We leverage over a terabyte of administrative and survey data linked with the Criminal Justice Administrative Records System (CJARS) to estimate the share of recent U.S. birth cohorts with intergenerational criminal justice exposure, addressing three primary shortcomings in the literature: (1) non-incarceration sources of exposure, (2) cumulative exposure over childhood, and (3) non-parental sources of exposure. We find that among children born between 1999 and 2005, 9% were intergenerationally exposed to prison, 18% to a felony conviction, and 39% to any criminal charge; notably higher rates are observed for minority children. To gauge the severity of these newly quantified types of exposure, we estimate fixed effects models correlating exposure measures with an array of child wellbeing variables. We find limited evidence of diminishing harms from non-prison, non-parent, and non-contemporaneous exposures, suggesting our new broader estimates may be as important as the smaller, more narrowly defined measures from the literature.

Speaker bio: 

Mike Mueller-Smith

Mike Mueller-Smith is an assistant professor in the Department of Economics at the University of Michigan and faculty associate at the Population Studies Center.
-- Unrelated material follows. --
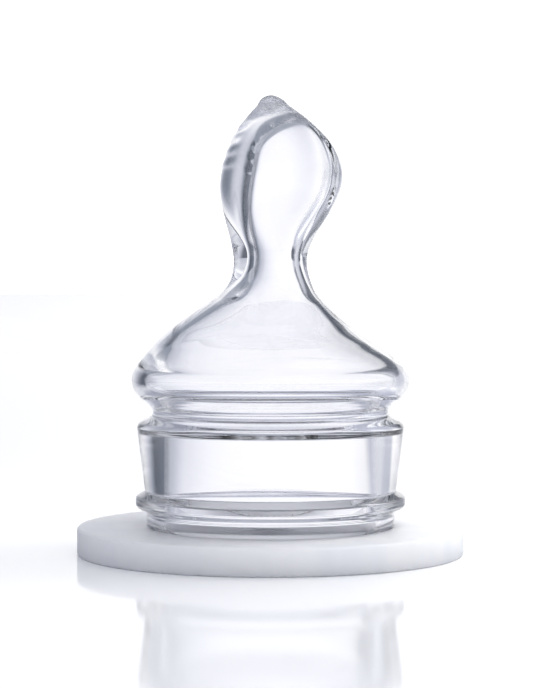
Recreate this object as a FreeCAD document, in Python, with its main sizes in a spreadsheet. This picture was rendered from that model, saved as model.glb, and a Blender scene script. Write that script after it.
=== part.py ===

His research focuses on measuring the scope and prevalence of the criminal justice system in the U.S. as well as its broadly defined impact on the population. He is the director of the Criminal Justice Administrative Records System (CJARS), a new data infrastructure project joint with the U.S. Census Bureau that seeks to collect and link extensive amounts of criminal justice microdata with social and economic data held at the Census Bureau. He received his PhD in economics from Columbia University in 2015, and completed a NICHD Post-Doctoral Fellowship at Michigan’s Population Studies Center between 2015-2017.